Yes. Maple syrup works nicely, and brown sugar adds caramel notes. Each option changes the flavor slightly—honey brings floral vibes, maple leans cozy breakfast. Choose your mood.
Do I need to flip the chicken?
Yes, please. Flipping gets you even rendering and maximizes crispiness. If you skip the flip, the underside stays less golden. We’re after that all-around crunch.

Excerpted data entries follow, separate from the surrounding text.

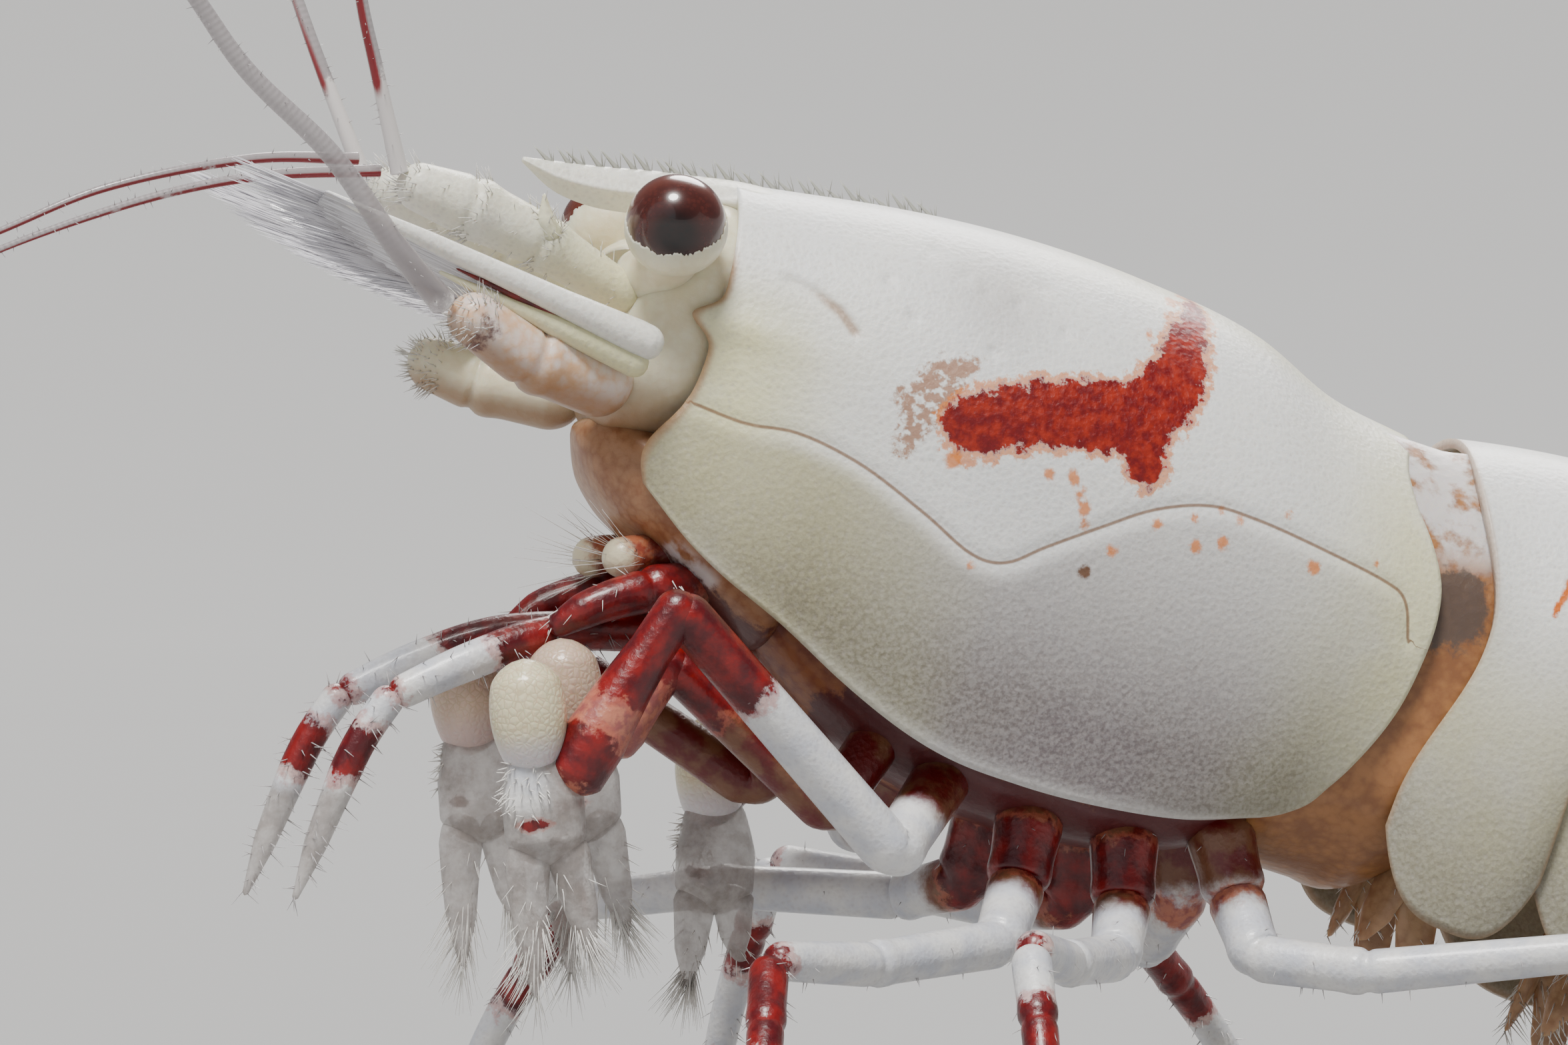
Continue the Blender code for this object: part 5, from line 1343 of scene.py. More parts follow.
def limb_root(s, y, sign):
    """Give a limb's first two places, inside the thorax's underside and square out from there."""
    step = 0.1
    level = thorax_floor(s)
    slope = (thorax_floor(s + step) - thorax_floor(s - step)) / (2 * step)
    ahead, up = slope / math.hypot(slope, 1), -1 / math.hypot(slope, 1)
    inside = front(s - ahead * ROOT_DEPTH, level - up * ROOT_DEPTH, (y - 0.1) * sign)
    return [inside, front(s + ahead * ROOT_REACH, level + up * ROOT_REACH, (y + 0.12) * sign)]


def point_normals(patch):
    """Give the outward direction at each point, the mean of the faces that meet there."""
    points, quads = patch["points"], patch["quads"]
    normals = np.cross(points[quads[:, 2]] - points[quads[:, 0]], points[quads[:, 3]] - points[quads[:, 1]])
    total = np.zeros_like(points)
    for corner in range(4):
        np.add.at(total, quads[:, corner], normals)
    return total / np.maximum(np.linalg.norm(total, axis=1, keepdims=True), 1e-12)


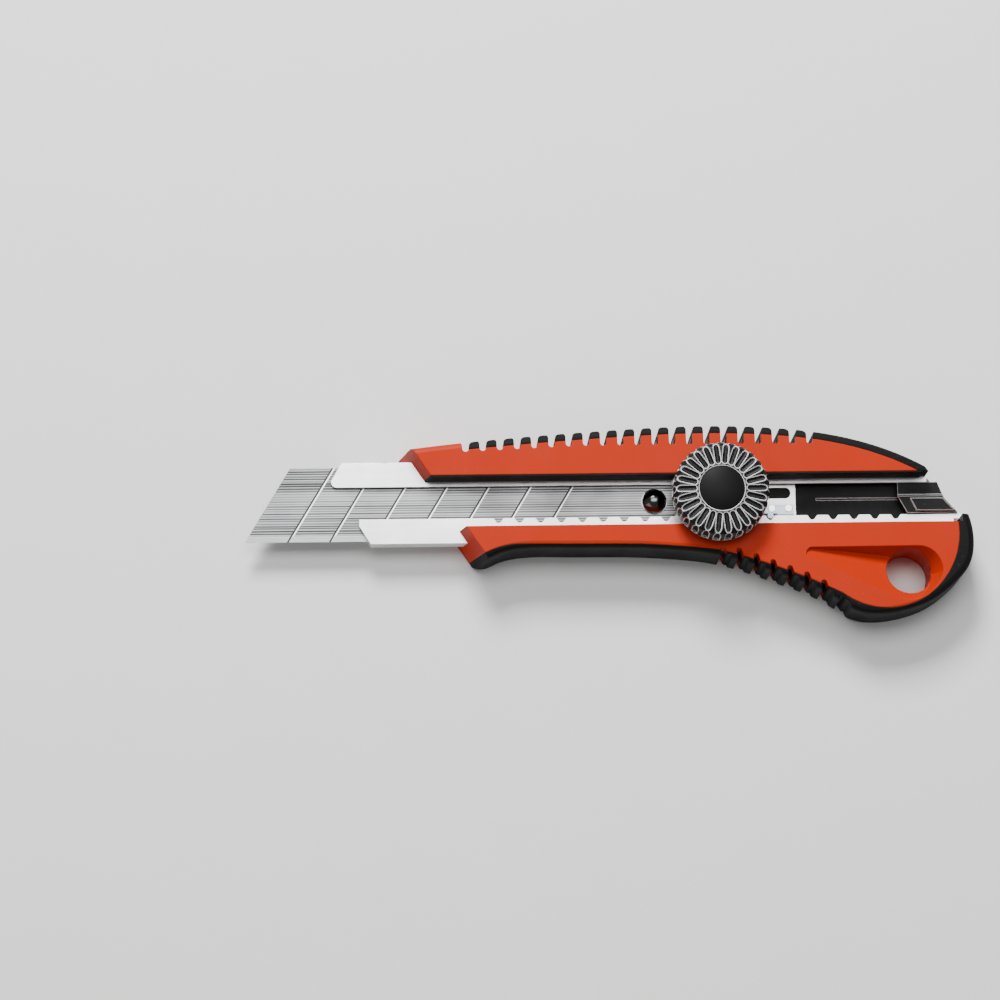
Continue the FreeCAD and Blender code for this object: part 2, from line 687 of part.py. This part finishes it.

How do I avoid burning the honey?
Glaze at the end and only set it for a minute or two. Keep the heat moderate (around 380°F for the main cook, quick finish after glazing). If your air fryer runs hot, drop the final set to 360°F.
Can I double the recipe?
For sure—just cook in batches so the basket doesn’t crowd. Keep finished thighs warm in a 200°F oven on a rack. Brush with a last hit of glaze before serving so everything looks fresh and shiny.
Conclusion
This air fryer honey garlic chicken hits that sweet spot: easy enough for a weeknight, special enough for Easter. Crispy skin, sticky glaze, big flavor—no culinary gymnastics. Plate it with bright sides, pour something bubbly, and enjoy the compliments like you planned it all month. FYI, you basically did.